In terms of the pain point she tried to address with this heating solution, she was solving the issue of the lack of heating efficiency associated with regular fireplaces at the time. Owners would have to manually find coal or stock up on wood to fuel their fires, which takes a lot of time and effort. Additionally, it’s not safe to keep a fire burning all night, forcing owners to consistently monitor the fire or only have it burning for a limited period.

The way her heating system used natural gas to distribute heat through ducts paved the way to HVAC technologies and forced-air systems seen today. Additionally, the way her invention allowed for making the temperatures in each room differently set the stage for temperature controls used in smart home systems, further highlighting how her invention influenced the development of residential heating systems.

Though her system left a positive impact on society by paving the way to modern heating systems, it was never implemented due to concerns with the regulation of heat flow, thus making it obsolete before it was ever used.

==Invention==
At the time, gas central heating had yet to be developed, so people relied on burning coal or wood as their main source of heating.

Parker felt that the fireplace was not enough to keep her and her home warm during the cold New Jersey winter, and designed the first gas furnace that was powered by natural gas and the first heating system to contain individually controlled air ducts that distributed heat evenly throughout the building. Parker's heating system used independently controlled burner units that drew in cold air and conveyed the heat through a heat exchanger. This air was then fed into individual ducts to control the amount of heat in different areas. What made her invention unique, was that it was a form of "zone heating" where temperature can be moderated in different parts of a building.

The design poses health and safety risks as it made certain appliances like the oven more flammable and unsafe to touch. The regulation of the heat flow also posed a few security risks. Parker's invention also decreased the risk of house or building fires by eliminating the need to leave a burning fireplace on overnight. With her idea for a furnace used with modifications to eliminate safety concerns, it inspired and led the way to features such as thermostats, zone heating and forced air furnaces, which are common features of modern central heating. By using natural gas, it heated homes more efficiently than wood or coal counterparts (which were more time consuming and expensive). Parker's invention was further improved in 1935 by scientists who created forced convection wall heaters that use a coal furnace, electric fan, and ductwork throughout a home. Nowadays, homes utilize thermostats and forced air furnaces which can be attributed to Parker's design and invention of the central heating furnace. Parker’s invention added to the evolution of future Heating, ventilation, and air conditioning (HVAC) models.

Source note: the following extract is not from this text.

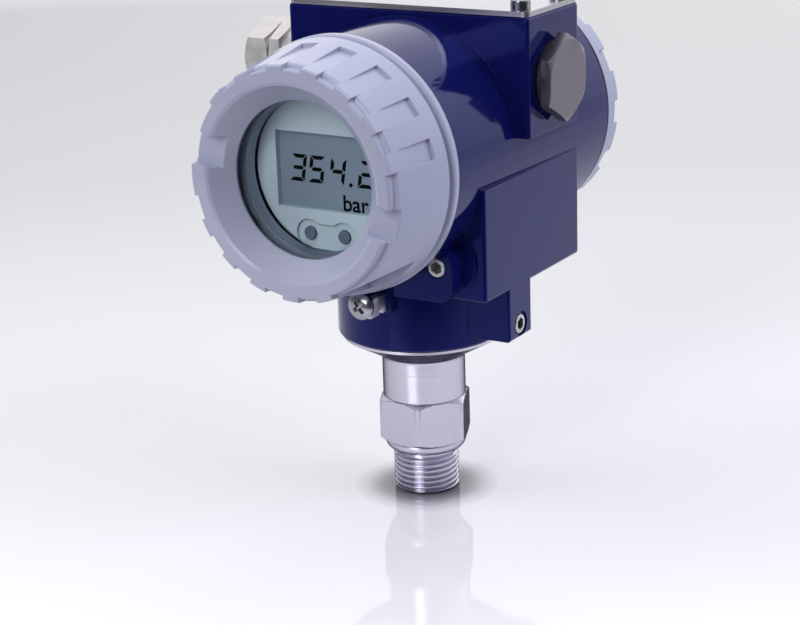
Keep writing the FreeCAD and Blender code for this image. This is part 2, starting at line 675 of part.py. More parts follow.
def front_cover():
    """Screwed front cover with the funnel round the window and two wrench notches."""
    skirt = y_ring(COVER_THREAD_R - RUN_GAP, 0, COVER_BACK_Y, -31.0)
    body = fused(cover_outside(), skirt)
    groove = y_ring(COVER_THREAD_R, 33.0, -38.9, -36.5)
    body = body.cut([cover_inside(), groove])
    notches = []
    for turn in (NOTCH_TURN, NOTCH_TURN + 180):
        notch = slab((25.0, 42.0), (NOSE_Y - 1, NOSE_Y + NOTCH_DEPTH),
                     (-NOTCH_WIDTH / 2, NOTCH_WIDTH / 2))
        notch.rotate(VEC(0, 0, 0), AX_Y, -turn)
        notch.translate(VEC(0, 0, AXIS_Z))
        notches.append(notch)
    return body.cut(notches)


def cover_seal(y_middle):
    """O-ring in the groove of a cover's skirt."""
    return Part.makeTorus(34.0, 0.95, VEC(0, y_middle, AXIS_Z), AX_Y)


def window_retainer():
    """Threaded ring that clamps the window from behind, with two key slots."""
    body = y_ring(RETAINER_R[1], RETAINER_R[0], RETAINER_Y[0], RETAINER_Y[1])
    slots = [slab((side * 26.5 - 1.5, side * 26.5 + 1.5), (RETAINER_Y[1] - 1.5, RETAINER_Y[1]),
                  (AXIS_Z - 1.2, AXIS_Z + 1.2)) for side in (-1, 1)]
    return body.cut(slots)


# ---------------------------------------------------------------- rear cover

def rear_cover():
    """Blind rear cover with a castellated grip."""
    outline = [(SKIRT_INNER_R, 46.4), (COVER_THREAD_R - RUN_GAP, 46.4),
               (COVER_THREAD_R - RUN_GAP, 51.9), (33.0, 51.9), (33.0, 54.3),
               (COVER_THREAD_R - RUN_GAP, 54.3), (COVER_THREAD_R - RUN_GAP, REAR_BACK_Y),
               (REAR_R, REAR_BACK_Y), (REAR_R, TOOTH_Y[0]), (TOOTH_R[1], TOOTH_Y[0]),
               (TOOTH_R[1], TOOTH_Y[1] - 0.6), (TOOTH_R[1] - 0.6, TOOTH_Y[1]),
               (TOOTH_R[0], TOOTH_Y[1]), (35.2, REAR_END_Y - 0.6), (33.6, REAR_END_Y),
               (0, REAR_END_Y), (0, REAR_END_Y - 5), (SKIRT_INNER_R - 2, REAR_END_Y - 5),
               (SKIRT_INNER_R, REAR_END_Y - 7)]
    body = about_case(outline)
    pitch = 360.0 / TOOTH_COUNT
    gaps = sectors([-2.4 + pitch * step for step in range(TOOTH_COUNT)], TOOTH_GAP, 45.0,
                   TOOTH_Y[0], TOOTH_Y[1] + 0.5)
    core = y_ring(TOOTH_R[0], 0, TOOTH_Y[0], TOOTH_Y[1] + 0.5)
    return body.cut(gaps.cut(core))


# ---------------------------------------------------------------- cable entries

def blind_plug():
    """Hexagon-head blanking plug."""
    head = chamfered_hexagon(AX_X, VEC(BLOCK_X + PLUG_HEX[0], PORT_Y, PORT_Z), PLUG_FLATS,
                             PLUG_HEX[1] - PLUG_HEX[0], 0.7, 0, AX_Z, both=False)
    return fused(head, x_ring(1, ENTRY_R - RUN_GAP, 0, -ENTRY_DEPTH + 0.5, PLUG_HEX[0]))


def plug_washer():
    """Sealing washer under the plug's head."""
    return x_ring(1, 11.0, ENTRY_R, *PLUG_WASHER)


def gland_hexagon(span, chamfer):
    """Hexagon of the gland over a span outwards from the housing's side."""
    start = VEC(-BLOCK_X - span[0], PORT_Y, PORT_Z)
    return chamfered_hexagon(AX_X * -1, start, GLAND_FLATS, span[1] - span[0], chamfer, GLAND_TURN)


def gland_body():
    """Gland body screwed into the entry, with its hexagon and the thread for the nut."""
    collar_r, groove_r = GLAND_RING_R
    thread_r, end = GLAND_THREAD
    parts = [x_ring(-1, ENTRY_R, 0, -ENTRY_DEPTH + 0.5, 1.4), x_ring(-1, collar_r, 0, 1.4, 3.4),
             x_ring(-1, groove_r, 0, 3.4, 4.2), x_ring(-1, collar_r, 0, 4.2, 6.2),
             x_ring(-1, groove_r, 0, 6.2, GLAND_HEX[0]), gland_hexagon(GLAND_HEX, 0.6),
             x_ring(-1, thread_r, 0, GLAND_HEX[1], end)]
    body = fused(*parts)
    return body.cut([x_ring(-1, 6.2, 0, -ENTRY_DEPTH, 10.0), x_ring(-1, 7.2, 0, 10.0, end)])


def gland_gasket():
    """Flat gasket between the gland body and the housing."""
    return x_ring(-1, 11.2, ENTRY_R, 0, 1.4)


def gland_seal():
    """Rubber sleeve that grips the cable."""
    return x_ring(-1, 7.2, CABLE_R, 10.0, GLAND_THREAD[1])


def gland_thrust_ring():
    """Slip ring between the rubber sleeve and the nut."""
    return x_ring(-1, 8.6, 5.6, 18.65, 19.35)


def gland_nut():
    """Domed hexagon nut of the gland."""
    bore_r, depth = NUT_BORE
    nut = fused(gland_hexagon(NUT_HEX, 1.2), domed_end())
    return nut.cut([x_ring(-1, bore_r, 0, NUT_HEX[0], depth), x_ring(-1, NUT_MOUTH_R, 0, depth, NUT_END)])


def domed_end():
    """Rounded outer end of the gland nut."""
    disc = x_ring(-1, GLAND_FLATS / 2 - 0.1, 0, 18.0, NUT_END)
    outer_face = -BLOCK_X - NUT_END
    return rounded(disc, 2.6, lambda edge: abs(edge.CenterOfMass.x - outer_face) < 0.1)


PARTS = {
    "process_connection": process_connection,
    "sensor_neck": sensor_neck,
    "sensor_cell": sensor_cell,
    "sensor_board": sensor_board,
    "neck_cover": neck_cover,
    "neck_seal": neck_seal,
    "housing": housing,
    "name_plate": name_plate,
    "plate_screws": plate_screws,
    "front_lock_screw": front_lock_screw,
    "rear_lock_screw": rear_lock_screw,
    "neck_lock_screw": neck_lock_screw,
    "earth_clamp": earth_clamp,
    "earth_screw": earth_screw,
    "electronics_module": electronics_module,
    "module_screws": module_screws,
    "display_bezel": display_bezel,
    "lcd_panel": lcd_panel,
    "display_board": display_board,
    "key_switches": key_switches,
    "left_button": lambda: push_button(-1),
    "right_button": lambda: push_button(1),
    "terminal_block": terminal_block,
    "terminal_screws": terminal_screws,
    "feedthrough": feedthrough,
    "inner_earth_screw": inner_earth_screw,
    "front_cover": front_cover,
    "front_cover_seal": lambda: cover_seal(-37.7),
    "window_glass": lambda: y_ring(GLASS_R, 0, *GLASS_Y),
    "window_gasket_front": lambda: y_ring(GLASS_R, 23.4, *GASKET_Y),
    "window_gasket_back": lambda: y_ring(GLASS_R, 23.4, *BACK_GASKET_Y),
    "window_retainer": window_retainer,
    "rear_cover": rear_cover,
    "rear_cover_seal": lambda: cover_seal(53.1),
    "blind_plug": blind_plug,
    "plug_washer": plug_washer,
    "gland_body": gland_body,
    "gland_gasket": gland_gasket,
    "gland_seal": gland_seal,
    "gland_thrust_ring": gland_thrust_ring,
    "gland_nut": gland_nut,
}


def main():
    """Build every part and write it to its own STEP file."""
    os.makedirs("parts", exist_ok=True)
    for name, build in PARTS.items():
        shape = build()
        solids = len(shape.Solids)
        print(f"{name}: {solids} solid(s), {shape.Volume / 1000:.2f} cm3, valid {shape.isValid()}")
        shape.exportStep(f"parts/{name}.step")


main()
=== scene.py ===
"""Looks of a pressure transmitter with a local display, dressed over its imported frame.

Every length is in metres in the frame's own axes: +Z up along the neck, the display towards -Y, the
cable gland towards -X and the blanking plug towards +X.
"""
import logging
import math
from collections.abc import Sequence
from dataclasses import dataclass
from enum import Enum
from typing import Any, ClassVar

import bmesh
import bpy
import numpy as np
from mathutils import Matrix, Vector

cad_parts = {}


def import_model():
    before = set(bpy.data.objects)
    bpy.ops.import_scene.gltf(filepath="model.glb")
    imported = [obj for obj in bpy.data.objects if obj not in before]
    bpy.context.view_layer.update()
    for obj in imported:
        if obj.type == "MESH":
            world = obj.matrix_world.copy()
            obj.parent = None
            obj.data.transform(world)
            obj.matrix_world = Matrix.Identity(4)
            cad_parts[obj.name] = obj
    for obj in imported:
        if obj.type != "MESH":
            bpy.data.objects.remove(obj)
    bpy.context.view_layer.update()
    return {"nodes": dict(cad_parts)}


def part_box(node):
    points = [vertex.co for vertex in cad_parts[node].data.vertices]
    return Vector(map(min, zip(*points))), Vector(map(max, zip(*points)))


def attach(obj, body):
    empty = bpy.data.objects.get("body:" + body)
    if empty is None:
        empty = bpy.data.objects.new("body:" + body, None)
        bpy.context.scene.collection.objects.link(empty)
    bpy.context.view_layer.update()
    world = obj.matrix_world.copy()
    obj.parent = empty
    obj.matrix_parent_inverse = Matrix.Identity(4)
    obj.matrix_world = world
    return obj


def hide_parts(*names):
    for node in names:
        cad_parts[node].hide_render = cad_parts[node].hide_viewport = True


LOG = logging.getLogger("transmitter")
MM = 0.001
# Nearly all values of a noise texture lie in this band
NOISE_BAND = (0.3, 0.7)
BEVEL_SAMPLES = 6
# Points nearer than this are one point
MERGE_DISTANCE = 1e-7
Socket = bpy.types.NodeSocket
Tree = bpy.types.NodeTree
Profile = Sequence[tuple[float, float]]


class Axis(Enum):
    """Direction that a turned piece is turned about."""

    X = 0
    Y = 1
    Z = 2


# ---------------------------------------------------------------- colours and nodes

def linear(colour: str) -> tuple[float, float, float, float]:
    """Turns an sRGB hex colour into linear RGBA.

    Args:
        colour: a colour such as "#1b1c4e".

    Returns:
        Red, green, blue and an alpha of one, each from 0 to 1.
    """
    values = [int(colour[k:k + 2], 16) / 255 for k in (1, 3, 5)]
    red, green, blue = (v / 12.92 if v <= 0.04045 else ((v + 0.055) / 1.055) ** 2.4 for v in values)
    return red, green, blue, 1.0


def add(tree: Tree, kind: str, settings: dict[str, Any] | None = None,
        inputs: dict[int | str, Any] | None = None) -> bpy.types.Node:
    """Adds a node to a tree with its settings, values and links.

    Args:
        tree: the node tree.
        kind: the node's type, without the leading "ShaderNode".
        settings: properties of the node.
        inputs: a value or another node's output for each named or numbered input.

    Returns:
        The new node.
    """
    node = tree.nodes.new("ShaderNode" + kind)
    for name, value in (settings or {}).items():
        setattr(node, name, value)
    for key, value in (inputs or {}).items():
        if isinstance(value, Socket):
            tree.links.new(value, node.inputs[key])
        else:
            node.inputs[key].default_value = value
    return node


def shaded(tree: Tree, fac: Socket, stops: Sequence[tuple[float, str]]) -> Socket:
    """Colour ramp over a factor.

    Args:
        tree: the node tree.
        fac: the factor from 0 to 1.
        stops: pairs of a position and an sRGB hex colour, in rising order.

    Returns:
        The colour.
    """
    node = add(tree, "ValToRGB", inputs={0: fac})
    elements = node.color_ramp.elements
    while len(elements) < len(stops):
        elements.new(0.5)
    for element, (position, colour) in zip(elements, stops):
        element.position = position
        element.color = linear(colour)
    return node.outputs["Color"]


def ranged(tree: Tree, value: Socket, source: tuple[float, float], low: float, high: float) -> Socket:
    """Maps a value from the source range onto low to high, clamped."""
    node = add(tree, "MapRange", inputs={0: value, 1: source[0], 2: source[1], 3: low, 4: high})
    return node.outputs[0]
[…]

Other inventors prior to Parker invented furnaces, but she improved their designs.

==Legacy==
In 2019, the National Society of Black Physicists honored Parker as an "African American inventor famous for her patented system of central heating using natural gas." It called her invention a "revolutionary idea" for the 1920s, "that conserved energy and paved the way for the central heating systems". The New Jersey Chamber of Commerce established the Alice H. Parker Women Leaders in Innovation Awards to honor women who use their "talent, hard work and ‘outside-the-box’ thinking to create economic opportunities and help make New Jersey a better place to live and work."

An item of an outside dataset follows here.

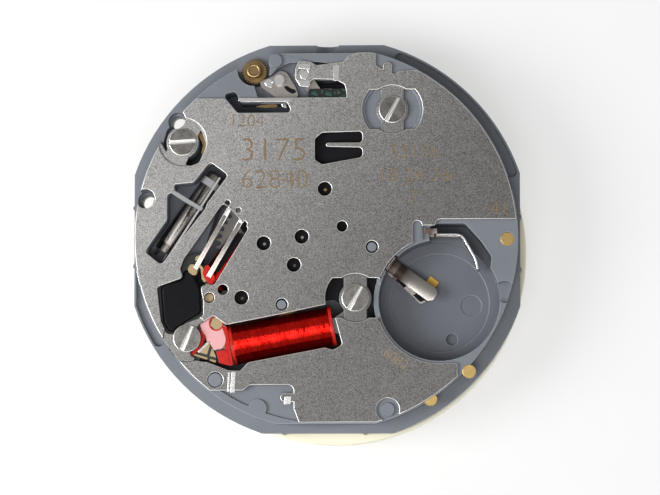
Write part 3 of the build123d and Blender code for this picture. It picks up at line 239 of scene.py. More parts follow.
def plate_steel():
    """Satin stamped steel with a speckled grain, painted light brighter at the upper left, painted
    highlights on its rims.
    """
    finish = Finish("plate_steel", (0.14, 0.136, 0.13), 0.46, metallic=1.0)
    grain = finish.noise(0.06 * MM, 2.0, 0.75)
    coarse = finish.noise(0.6 * MM, 3.0)
    tone = (grain - 0.5) * 3.6 + (coarse - 0.5) * 0.3 + 0.5
    tone = tone.ramp(0.0, 1.0)
    x, y, z = finish.axes()
    # Painted light: a lit and a shaded copy of the steel, lighter towards the upper left
    painted_light_side = (y - x).ramp(-0.9 * CALIBRE, 0.9 * CALIBRE)
    painted_shade_tone = finish.mix(tone, (0.078, 0.076, 0.072), (0.235, 0.231, 0.224))
    bright = finish.mix(tone, (0.18, 0.177, 0.17), (0.48, 0.473, 0.46))
    # Painted highlight on the rounded rim just below the plate's top
    rim = z.between(PLATE_TOP - 0.06 * MM, PLATE_TOP - 0.002 * MM)
    finish.vary("Base Color", finish.mix(rim, finish.mix(painted_light_side * painted_light_side, painted_shade_tone, bright), PAINTED_EDGE_HIGHLIGHT))
    finish.vary("Roughness", grain.ramp(0.3, 0.7) * 0.2 + 0.38)
    return finish.bump(grain, 0.008 * MM)


def screw_steel():
    """Turned screw steel with a mottled face and a painted highlight below it."""
    finish = Finish("screw_steel", (0.3, 0.29, 0.27), 0.36, metallic=1.0)
    grain = finish.noise(0.08 * MM, 4.0, 0.7)
    mottle = finish.noise(0.5 * MM, 2.0)
    tone = ((grain - 0.5) * 1.4 + (mottle - 0.5) * 1.2 + 0.5).ramp(0.0, 1.0)
    face = finish.mix(tone, (0.07, 0.066, 0.061), (0.31, 0.295, 0.275))
    # Painted highlight on the screw's rounded rim below its face
    rim = finish.height().below(SCREW_TOP - 0.002 * MM)
    finish.vary("Base Color", finish.mix(rim, face, PAINTED_EDGE_HIGHLIGHT))
    return finish.bump(grain, 0.008 * MM)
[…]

Parker’s patent for her gas furnace, although groundbreaking, was never chosen to enter full-fledged production and usage. This was mainly due to the safety concerns behind her design, as the technology available at the time did not possess the capability to regulate the heat flow as outlined in Parker’s invention. However, Parker’s patent has served as a basis for the development of heating systems throughout the 20th century and today. Parker’s design, which allows for an individual to control the heating received for each room in a house, is recognizable in the zonal heating system, and especially the “smart home” technology, that is used by nearly all households in the current century.

Parker’s legacy lives on numerous awards and grants, and most noticeably in the annual Alice H. Parker Women Leaders in Innovation Award that is given out by the New Jersey Chamber of Commerce to celebrate outstanding women innovators in Parker’s home state. However, the details regarding her later years are as unknown as the details available for her early life. The specific date for her death, along with the cause, is largely unknown with the information currently available.